What the task requires => For each line below that includes the word "from", make a copy.

Dataset extract =>
____

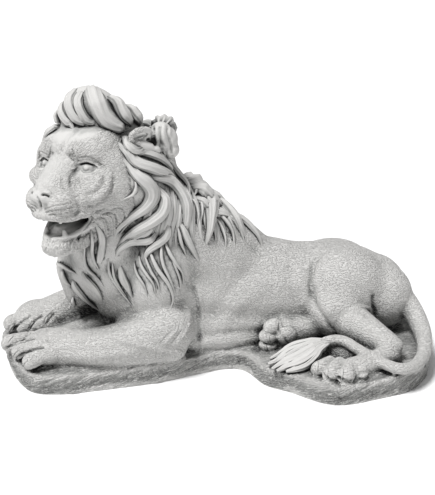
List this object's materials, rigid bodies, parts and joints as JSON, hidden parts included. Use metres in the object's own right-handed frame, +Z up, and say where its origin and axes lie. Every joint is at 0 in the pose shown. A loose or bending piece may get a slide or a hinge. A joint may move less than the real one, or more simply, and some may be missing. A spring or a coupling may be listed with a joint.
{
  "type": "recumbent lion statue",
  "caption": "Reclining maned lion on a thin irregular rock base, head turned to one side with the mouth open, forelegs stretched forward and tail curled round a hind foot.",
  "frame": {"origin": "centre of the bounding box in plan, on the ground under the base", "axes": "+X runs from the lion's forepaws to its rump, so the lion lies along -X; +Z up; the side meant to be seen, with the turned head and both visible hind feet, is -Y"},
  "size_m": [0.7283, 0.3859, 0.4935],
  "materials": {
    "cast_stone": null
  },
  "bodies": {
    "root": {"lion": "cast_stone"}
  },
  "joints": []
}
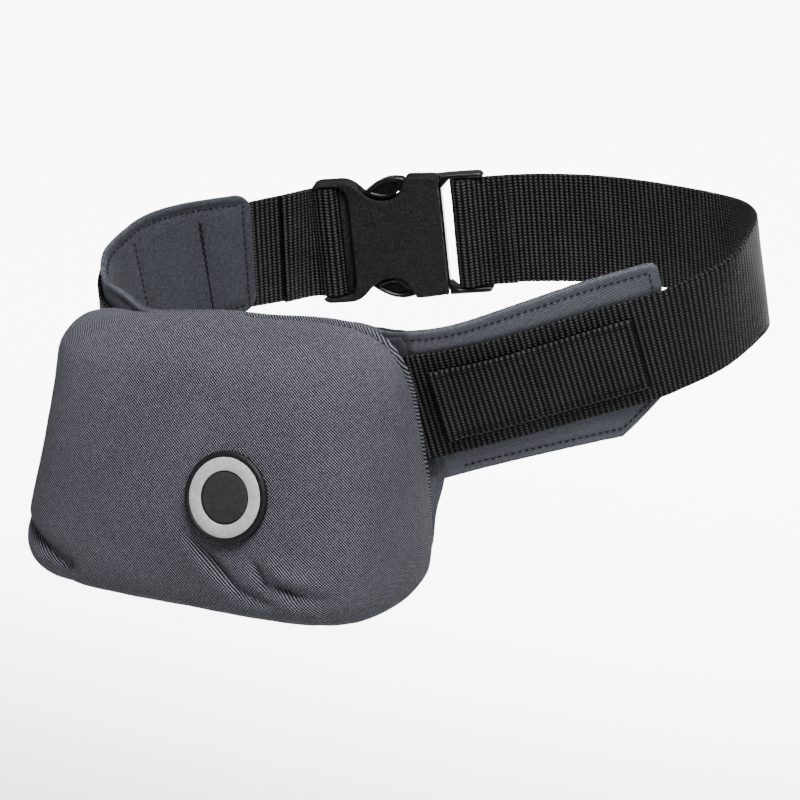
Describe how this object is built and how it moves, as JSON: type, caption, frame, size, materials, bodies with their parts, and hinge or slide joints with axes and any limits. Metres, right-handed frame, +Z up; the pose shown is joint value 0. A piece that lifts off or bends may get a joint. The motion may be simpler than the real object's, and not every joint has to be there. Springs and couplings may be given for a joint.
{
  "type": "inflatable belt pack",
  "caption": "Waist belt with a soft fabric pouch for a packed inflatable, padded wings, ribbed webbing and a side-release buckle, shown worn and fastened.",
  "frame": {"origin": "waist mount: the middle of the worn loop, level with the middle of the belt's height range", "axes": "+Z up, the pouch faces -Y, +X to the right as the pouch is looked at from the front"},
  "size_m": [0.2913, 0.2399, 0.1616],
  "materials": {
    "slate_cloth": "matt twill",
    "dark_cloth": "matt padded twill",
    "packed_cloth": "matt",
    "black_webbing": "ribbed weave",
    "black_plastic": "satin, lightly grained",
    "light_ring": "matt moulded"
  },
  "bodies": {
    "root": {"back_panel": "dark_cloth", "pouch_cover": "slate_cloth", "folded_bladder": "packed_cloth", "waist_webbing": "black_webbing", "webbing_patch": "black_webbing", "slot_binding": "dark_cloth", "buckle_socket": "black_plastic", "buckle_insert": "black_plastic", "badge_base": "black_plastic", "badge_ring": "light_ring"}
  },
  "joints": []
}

____

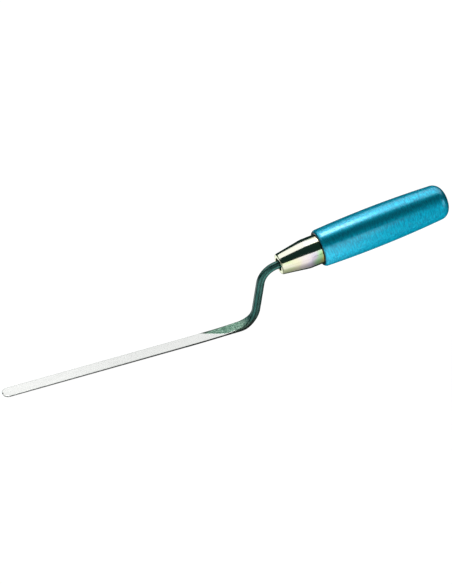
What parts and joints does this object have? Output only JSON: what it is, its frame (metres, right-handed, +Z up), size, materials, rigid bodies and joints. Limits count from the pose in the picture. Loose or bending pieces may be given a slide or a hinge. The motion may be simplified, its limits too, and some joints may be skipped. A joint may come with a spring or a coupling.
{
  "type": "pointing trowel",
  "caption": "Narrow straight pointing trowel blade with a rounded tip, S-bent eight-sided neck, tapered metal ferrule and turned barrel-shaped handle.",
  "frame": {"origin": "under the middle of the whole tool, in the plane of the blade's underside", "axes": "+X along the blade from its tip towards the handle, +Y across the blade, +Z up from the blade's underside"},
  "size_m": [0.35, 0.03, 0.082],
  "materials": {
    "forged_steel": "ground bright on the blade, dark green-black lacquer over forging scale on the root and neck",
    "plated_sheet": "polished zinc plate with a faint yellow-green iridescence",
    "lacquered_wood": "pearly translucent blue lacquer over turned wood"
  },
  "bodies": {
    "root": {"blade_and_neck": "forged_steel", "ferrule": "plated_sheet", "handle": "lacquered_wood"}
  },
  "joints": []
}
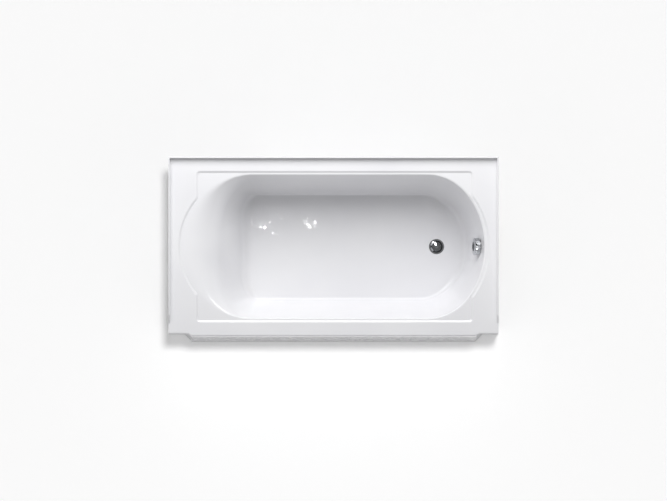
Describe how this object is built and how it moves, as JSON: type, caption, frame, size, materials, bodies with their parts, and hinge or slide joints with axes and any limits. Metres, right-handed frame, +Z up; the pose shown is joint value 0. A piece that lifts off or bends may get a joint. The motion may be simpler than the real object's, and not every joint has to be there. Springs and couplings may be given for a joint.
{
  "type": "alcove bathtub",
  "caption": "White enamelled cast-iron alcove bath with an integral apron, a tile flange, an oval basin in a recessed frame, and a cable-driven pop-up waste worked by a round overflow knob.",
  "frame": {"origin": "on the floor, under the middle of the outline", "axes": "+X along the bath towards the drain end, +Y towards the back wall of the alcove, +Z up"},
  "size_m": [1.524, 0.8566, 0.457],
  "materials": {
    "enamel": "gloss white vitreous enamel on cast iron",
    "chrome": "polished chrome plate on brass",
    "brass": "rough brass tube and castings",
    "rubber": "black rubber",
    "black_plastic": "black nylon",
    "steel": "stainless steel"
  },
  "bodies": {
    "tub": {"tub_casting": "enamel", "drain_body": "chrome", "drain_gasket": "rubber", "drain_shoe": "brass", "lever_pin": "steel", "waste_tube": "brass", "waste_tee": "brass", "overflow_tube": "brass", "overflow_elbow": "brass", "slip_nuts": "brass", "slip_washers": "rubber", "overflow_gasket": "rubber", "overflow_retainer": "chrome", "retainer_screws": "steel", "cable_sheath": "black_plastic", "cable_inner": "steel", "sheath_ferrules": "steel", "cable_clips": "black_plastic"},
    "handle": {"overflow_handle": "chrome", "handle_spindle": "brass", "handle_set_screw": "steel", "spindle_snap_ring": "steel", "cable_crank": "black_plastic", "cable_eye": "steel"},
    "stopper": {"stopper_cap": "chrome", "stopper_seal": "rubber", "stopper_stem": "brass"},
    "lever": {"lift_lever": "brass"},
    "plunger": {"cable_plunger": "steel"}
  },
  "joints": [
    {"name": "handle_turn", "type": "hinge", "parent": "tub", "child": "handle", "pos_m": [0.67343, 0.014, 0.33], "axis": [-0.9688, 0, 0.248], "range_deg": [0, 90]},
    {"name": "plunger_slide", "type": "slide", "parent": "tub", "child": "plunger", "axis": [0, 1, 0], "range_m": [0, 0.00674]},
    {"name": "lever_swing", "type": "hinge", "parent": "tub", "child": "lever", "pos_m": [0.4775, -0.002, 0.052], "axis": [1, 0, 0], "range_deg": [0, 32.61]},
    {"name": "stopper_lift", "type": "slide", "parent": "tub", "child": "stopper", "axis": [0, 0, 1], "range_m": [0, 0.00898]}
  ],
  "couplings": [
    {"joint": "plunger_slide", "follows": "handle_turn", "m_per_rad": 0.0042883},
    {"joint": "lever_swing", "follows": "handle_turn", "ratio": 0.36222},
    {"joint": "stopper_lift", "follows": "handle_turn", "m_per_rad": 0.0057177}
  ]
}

____

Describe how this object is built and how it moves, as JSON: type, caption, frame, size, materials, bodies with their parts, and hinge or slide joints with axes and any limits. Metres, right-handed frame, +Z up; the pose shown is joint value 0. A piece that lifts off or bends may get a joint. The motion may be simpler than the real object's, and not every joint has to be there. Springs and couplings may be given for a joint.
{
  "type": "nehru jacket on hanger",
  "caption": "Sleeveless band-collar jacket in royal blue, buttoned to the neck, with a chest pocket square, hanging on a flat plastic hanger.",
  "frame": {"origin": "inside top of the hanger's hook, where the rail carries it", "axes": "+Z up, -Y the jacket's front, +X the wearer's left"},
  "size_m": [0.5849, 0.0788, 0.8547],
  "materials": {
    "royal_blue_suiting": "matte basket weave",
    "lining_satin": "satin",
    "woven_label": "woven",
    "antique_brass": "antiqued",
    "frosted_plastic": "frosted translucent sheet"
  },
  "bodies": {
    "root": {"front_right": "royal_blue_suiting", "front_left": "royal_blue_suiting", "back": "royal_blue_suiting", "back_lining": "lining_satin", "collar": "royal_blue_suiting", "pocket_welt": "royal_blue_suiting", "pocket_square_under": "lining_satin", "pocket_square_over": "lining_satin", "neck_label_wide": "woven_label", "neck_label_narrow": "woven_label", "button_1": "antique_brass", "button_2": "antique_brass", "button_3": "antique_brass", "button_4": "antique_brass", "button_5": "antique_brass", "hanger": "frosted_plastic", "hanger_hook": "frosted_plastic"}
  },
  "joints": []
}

____

The completed task =>
  "frame": {"origin": "centre of the bounding box in plan, on the ground under the base", "axes": "+X runs from the lion's forepaws to its rump, so the lion lies along -X; +Z up; the side meant to be seen, with the turned head and both visible hind feet, is -Y"},
  "frame": {"origin": "waist mount: the middle of the worn loop, level with the middle of the belt's height range", "axes": "+Z up, the pouch faces -Y, +X to the right as the pouch is looked at from the front"},
What parts and joints does this object have? Output only JSON: what it is, its frame (metres, right-handed, +Z up), size, materials, rigid bodies and joints. Limits count from the pose in the picture. Loose or bending pieces may be given a slide or a hinge. The motion may be simplified, its limits too, and some joints may be skipped. A joint may come with a spring or a coupling.
  "frame": {"origin": "under the middle of the whole tool, in the plane of the blade's underside", "axes": "+X along the blade from its tip towards the handle, +Y across the blade, +Z up from the blade's underside"},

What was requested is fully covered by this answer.